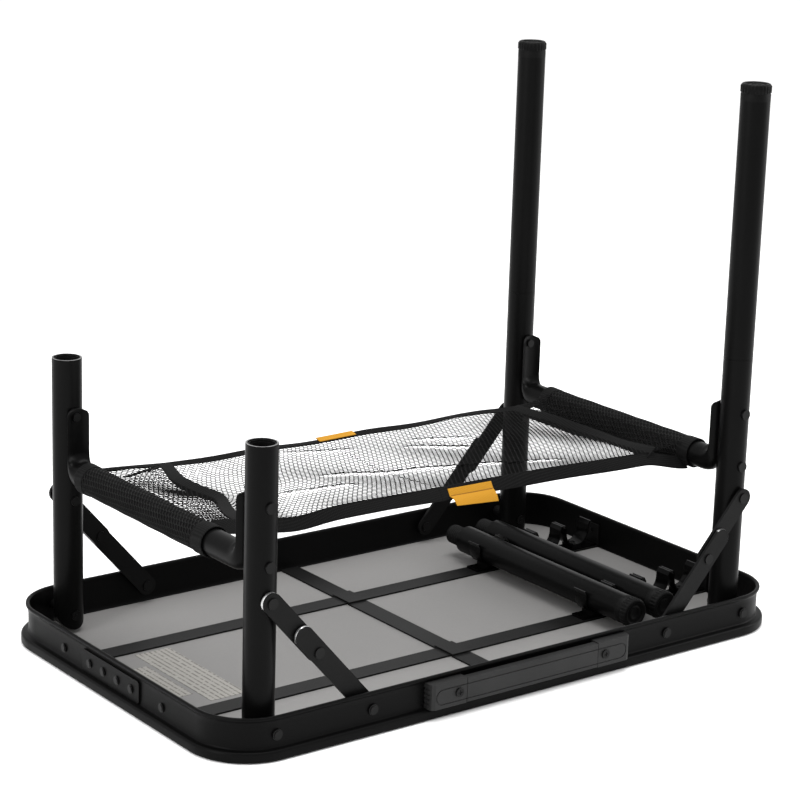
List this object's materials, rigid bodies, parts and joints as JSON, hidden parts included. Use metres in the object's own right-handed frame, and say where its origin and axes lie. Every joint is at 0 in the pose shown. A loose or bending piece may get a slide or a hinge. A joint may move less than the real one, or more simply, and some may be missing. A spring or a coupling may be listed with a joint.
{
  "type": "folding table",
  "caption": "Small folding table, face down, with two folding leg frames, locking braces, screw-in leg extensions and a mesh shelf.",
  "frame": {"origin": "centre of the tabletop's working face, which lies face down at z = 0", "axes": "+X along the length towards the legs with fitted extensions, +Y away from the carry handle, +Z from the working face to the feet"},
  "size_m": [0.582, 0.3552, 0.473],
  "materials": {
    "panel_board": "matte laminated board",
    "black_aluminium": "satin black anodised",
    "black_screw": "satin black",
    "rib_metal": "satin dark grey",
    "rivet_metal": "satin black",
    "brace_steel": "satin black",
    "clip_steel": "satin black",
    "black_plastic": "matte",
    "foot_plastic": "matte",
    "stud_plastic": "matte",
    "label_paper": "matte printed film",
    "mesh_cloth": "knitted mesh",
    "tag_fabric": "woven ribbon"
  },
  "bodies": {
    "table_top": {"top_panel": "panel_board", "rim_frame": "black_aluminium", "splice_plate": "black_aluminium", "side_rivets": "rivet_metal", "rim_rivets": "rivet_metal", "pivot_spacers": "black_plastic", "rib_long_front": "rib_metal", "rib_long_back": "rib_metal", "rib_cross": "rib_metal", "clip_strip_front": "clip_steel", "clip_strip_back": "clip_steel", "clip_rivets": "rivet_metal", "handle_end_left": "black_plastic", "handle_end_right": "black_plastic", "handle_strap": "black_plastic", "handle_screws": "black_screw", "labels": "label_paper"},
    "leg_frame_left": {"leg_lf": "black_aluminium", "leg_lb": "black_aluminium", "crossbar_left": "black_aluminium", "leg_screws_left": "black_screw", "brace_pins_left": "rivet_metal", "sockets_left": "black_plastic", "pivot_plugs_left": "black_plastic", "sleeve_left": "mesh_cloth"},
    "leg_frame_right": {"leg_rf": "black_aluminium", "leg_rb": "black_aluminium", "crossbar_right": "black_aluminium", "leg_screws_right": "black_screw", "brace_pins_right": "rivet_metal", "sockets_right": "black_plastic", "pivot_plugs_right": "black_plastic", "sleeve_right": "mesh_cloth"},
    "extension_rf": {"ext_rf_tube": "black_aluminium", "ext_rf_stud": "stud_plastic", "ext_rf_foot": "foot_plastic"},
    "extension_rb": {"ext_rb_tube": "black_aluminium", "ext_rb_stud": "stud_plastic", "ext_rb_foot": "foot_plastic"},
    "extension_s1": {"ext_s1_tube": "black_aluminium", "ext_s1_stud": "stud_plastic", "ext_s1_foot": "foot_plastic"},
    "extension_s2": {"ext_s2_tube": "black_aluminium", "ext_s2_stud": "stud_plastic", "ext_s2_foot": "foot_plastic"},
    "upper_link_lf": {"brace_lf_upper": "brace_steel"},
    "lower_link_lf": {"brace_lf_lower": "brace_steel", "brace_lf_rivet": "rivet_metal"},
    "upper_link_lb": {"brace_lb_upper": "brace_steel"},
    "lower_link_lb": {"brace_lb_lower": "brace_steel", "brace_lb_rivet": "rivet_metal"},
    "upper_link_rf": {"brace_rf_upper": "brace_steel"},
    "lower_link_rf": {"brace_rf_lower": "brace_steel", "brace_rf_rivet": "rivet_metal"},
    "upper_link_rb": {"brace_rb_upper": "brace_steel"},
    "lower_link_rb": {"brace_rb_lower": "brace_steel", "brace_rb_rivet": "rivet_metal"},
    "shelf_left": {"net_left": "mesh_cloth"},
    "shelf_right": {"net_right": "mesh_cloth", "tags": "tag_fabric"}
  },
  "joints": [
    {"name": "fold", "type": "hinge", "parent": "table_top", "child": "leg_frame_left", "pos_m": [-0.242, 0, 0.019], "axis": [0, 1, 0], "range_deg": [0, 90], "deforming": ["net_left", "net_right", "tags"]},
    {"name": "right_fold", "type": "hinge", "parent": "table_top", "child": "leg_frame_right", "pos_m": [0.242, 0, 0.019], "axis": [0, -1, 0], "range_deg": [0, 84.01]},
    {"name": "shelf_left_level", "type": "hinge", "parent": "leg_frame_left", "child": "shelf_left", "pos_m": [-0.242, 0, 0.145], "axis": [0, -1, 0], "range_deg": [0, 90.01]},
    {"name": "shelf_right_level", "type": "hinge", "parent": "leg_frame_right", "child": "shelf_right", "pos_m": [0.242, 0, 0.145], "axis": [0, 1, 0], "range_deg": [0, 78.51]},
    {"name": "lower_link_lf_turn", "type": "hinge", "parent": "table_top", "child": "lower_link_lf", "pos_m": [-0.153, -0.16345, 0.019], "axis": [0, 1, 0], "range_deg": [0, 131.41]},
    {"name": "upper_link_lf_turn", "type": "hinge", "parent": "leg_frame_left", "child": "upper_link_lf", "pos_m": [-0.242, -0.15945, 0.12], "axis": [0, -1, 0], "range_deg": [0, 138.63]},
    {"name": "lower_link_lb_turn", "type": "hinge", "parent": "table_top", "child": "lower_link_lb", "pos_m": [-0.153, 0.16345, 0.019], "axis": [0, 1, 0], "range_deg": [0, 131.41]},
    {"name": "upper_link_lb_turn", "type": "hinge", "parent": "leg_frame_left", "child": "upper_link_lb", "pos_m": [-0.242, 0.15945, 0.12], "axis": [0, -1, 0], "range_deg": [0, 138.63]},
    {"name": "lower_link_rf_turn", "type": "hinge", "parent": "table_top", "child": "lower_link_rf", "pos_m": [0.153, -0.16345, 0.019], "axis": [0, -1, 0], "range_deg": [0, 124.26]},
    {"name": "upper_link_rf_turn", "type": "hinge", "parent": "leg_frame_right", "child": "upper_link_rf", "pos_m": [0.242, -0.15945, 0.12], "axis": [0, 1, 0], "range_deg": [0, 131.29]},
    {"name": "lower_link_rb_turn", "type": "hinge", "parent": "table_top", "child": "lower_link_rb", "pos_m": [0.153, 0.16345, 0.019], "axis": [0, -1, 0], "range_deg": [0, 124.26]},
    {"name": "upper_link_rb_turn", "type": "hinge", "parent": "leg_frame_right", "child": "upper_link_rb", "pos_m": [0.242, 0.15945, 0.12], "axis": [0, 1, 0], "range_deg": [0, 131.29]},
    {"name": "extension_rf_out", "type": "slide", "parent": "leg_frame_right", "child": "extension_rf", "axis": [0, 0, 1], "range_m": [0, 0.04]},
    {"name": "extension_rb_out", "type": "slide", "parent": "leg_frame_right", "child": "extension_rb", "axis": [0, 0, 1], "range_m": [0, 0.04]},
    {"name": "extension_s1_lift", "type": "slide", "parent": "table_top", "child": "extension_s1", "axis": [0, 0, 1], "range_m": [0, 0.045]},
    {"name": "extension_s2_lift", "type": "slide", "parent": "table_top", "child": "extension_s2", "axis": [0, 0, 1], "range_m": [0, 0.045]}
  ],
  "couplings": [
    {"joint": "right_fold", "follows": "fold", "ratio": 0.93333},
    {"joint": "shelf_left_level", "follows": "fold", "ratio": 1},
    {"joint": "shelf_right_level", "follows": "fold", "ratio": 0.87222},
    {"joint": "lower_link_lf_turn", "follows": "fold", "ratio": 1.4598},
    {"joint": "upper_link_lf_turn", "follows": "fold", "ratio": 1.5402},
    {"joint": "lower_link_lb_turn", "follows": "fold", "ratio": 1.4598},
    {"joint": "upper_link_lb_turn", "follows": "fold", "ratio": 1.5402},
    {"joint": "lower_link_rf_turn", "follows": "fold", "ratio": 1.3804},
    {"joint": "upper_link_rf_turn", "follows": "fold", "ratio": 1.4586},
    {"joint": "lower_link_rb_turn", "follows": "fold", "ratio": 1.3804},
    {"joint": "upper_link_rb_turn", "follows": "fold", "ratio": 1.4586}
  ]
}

──────

Pick out, from the lines above, every one that contains the string "axes".

▶ Response to the task
List this object's materials, rigid bodies, parts and joints as JSON, hidden parts included. Use metres in the object's own right-handed frame, and say where its origin and axes lie. Every joint is at 0 in the pose shown. A loose or bending piece may get a slide or a hinge. A joint may move less than the real one, or more simply, and some may be missing. A spring or a coupling may be listed with a joint.
  "frame": {"origin": "centre of the tabletop's working face, which lies face down at z = 0", "axes": "+X along the length towards the legs with fitted extensions, +Y away from the carry handle, +Z from the working face to the feet"},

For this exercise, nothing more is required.